**WORK TO BE COMPLETED**. Extract the full set of records that follows, word for word.

**EXTRACTED MATERIAL**.
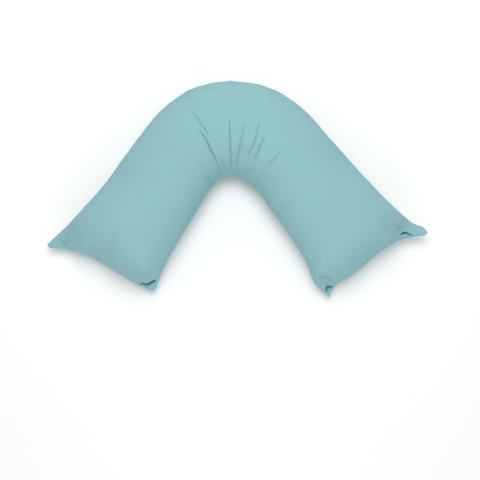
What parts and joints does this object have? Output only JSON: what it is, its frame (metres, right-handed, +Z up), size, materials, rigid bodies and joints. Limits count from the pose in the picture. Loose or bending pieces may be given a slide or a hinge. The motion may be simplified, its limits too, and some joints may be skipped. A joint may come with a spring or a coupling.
{
  "type": "v shaped pillow",
  "caption": "Soft V-shaped support pillow in a plain case, with two plump arms that meet in a rounded bend and a flat ear at each corner, lying on its back.",
  "frame": {"origin": "middle of the pillow's box on the surface that it lies on", "axes": "+Z up out of the surface, +X across the span of the two arms, +Y from the open side of the V to its bend"},
  "size_m": [1.143, 0.648, 0.172],
  "materials": {
    "cotton": "matt plain-woven cotton, pale teal"
  },
  "bodies": {
    "root": {"pillow": "cotton"}
  },
  "joints": []
}
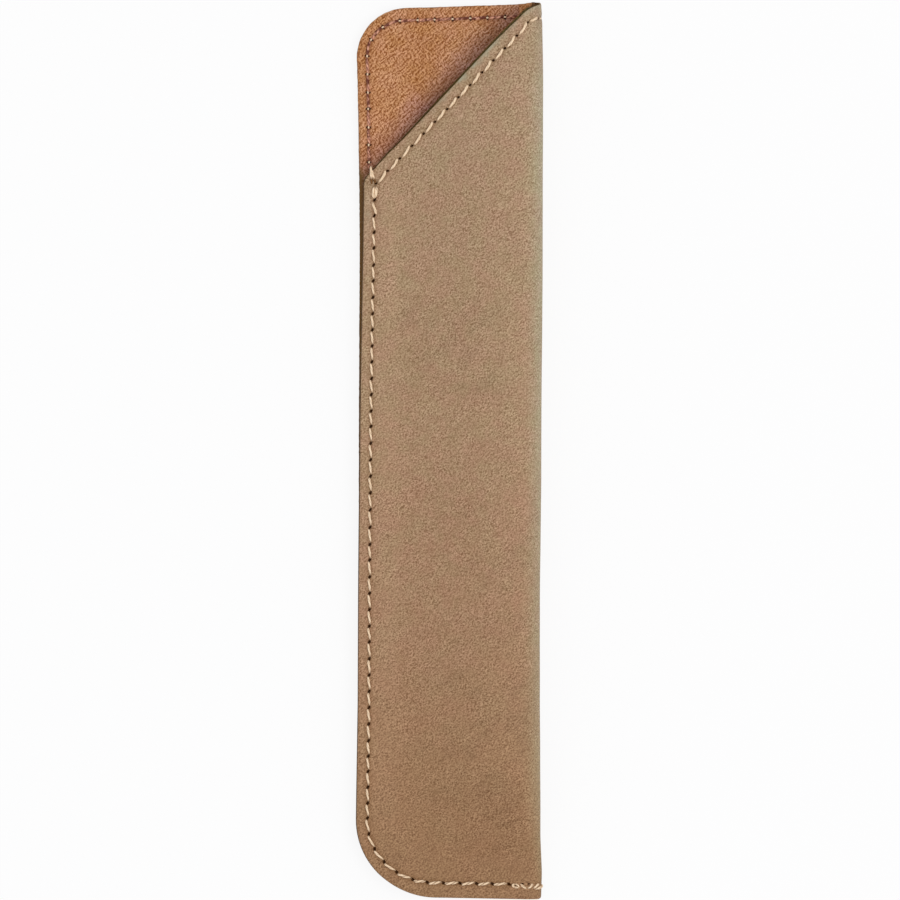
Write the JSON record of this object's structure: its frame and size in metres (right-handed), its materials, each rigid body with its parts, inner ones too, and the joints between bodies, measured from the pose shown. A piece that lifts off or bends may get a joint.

**EXERCISE SOLUTION**.
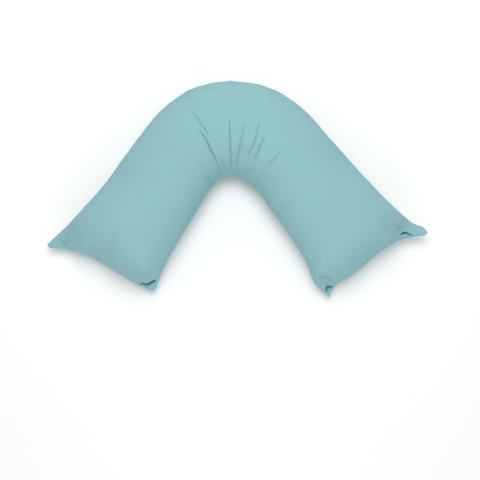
What parts and joints does this object have? Output only JSON: what it is, its frame (metres, right-handed, +Z up), size, materials, rigid bodies and joints. Limits count from the pose in the picture. Loose or bending pieces may be given a slide or a hinge. The motion may be simplified, its limits too, and some joints may be skipped. A joint may come with a spring or a coupling.
{
  "type": "v shaped pillow",
  "caption": "Soft V-shaped support pillow in a plain case, with two plump arms that meet in a rounded bend and a flat ear at each corner, lying on its back.",
  "frame": {"origin": "middle of the pillow's box on the surface that it lies on", "axes": "+Z up out of the surface, +X across the span of the two arms, +Y from the open side of the V to its bend"},
  "size_m": [1.143, 0.648, 0.172],
  "materials": {
    "cotton": "matt plain-woven cotton, pale teal"
  },
  "bodies": {
    "root": {"pillow": "cotton"}
  },
  "joints": []
}
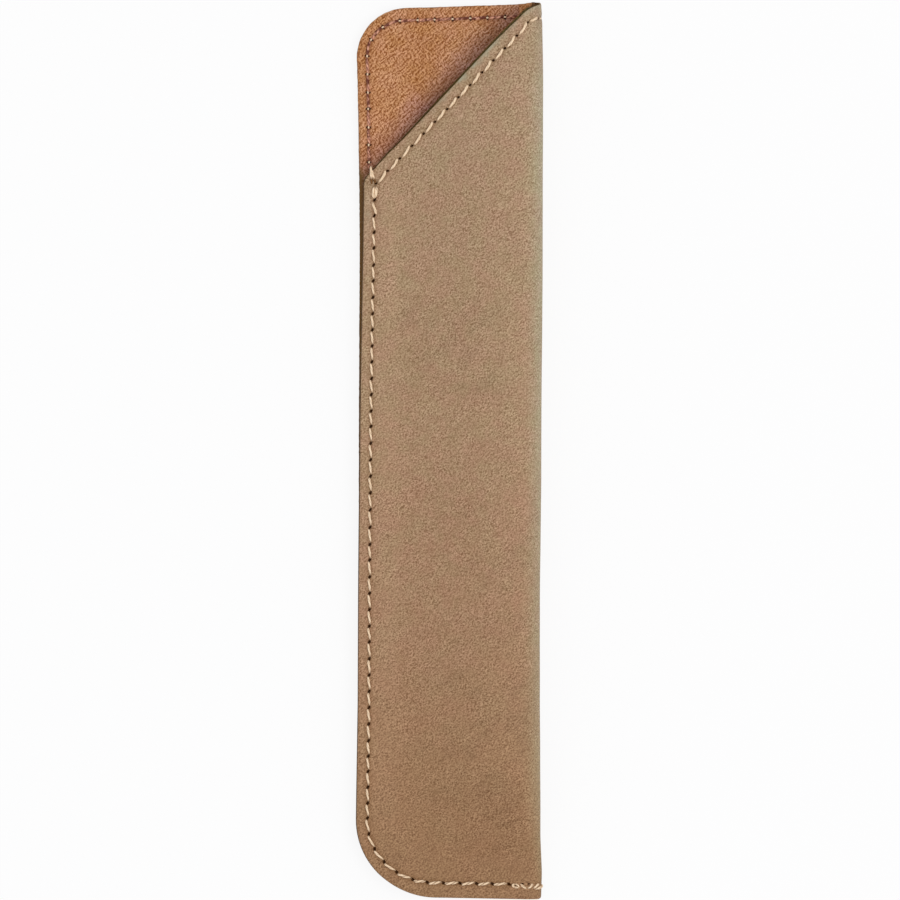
Write the JSON record of this object's structure: its frame and size in metres (right-handed), its materials, each rigid body with its parts, inner ones too, and the joints between bodies, measured from the pose shown. A piece that lifts off or bends may get a joint.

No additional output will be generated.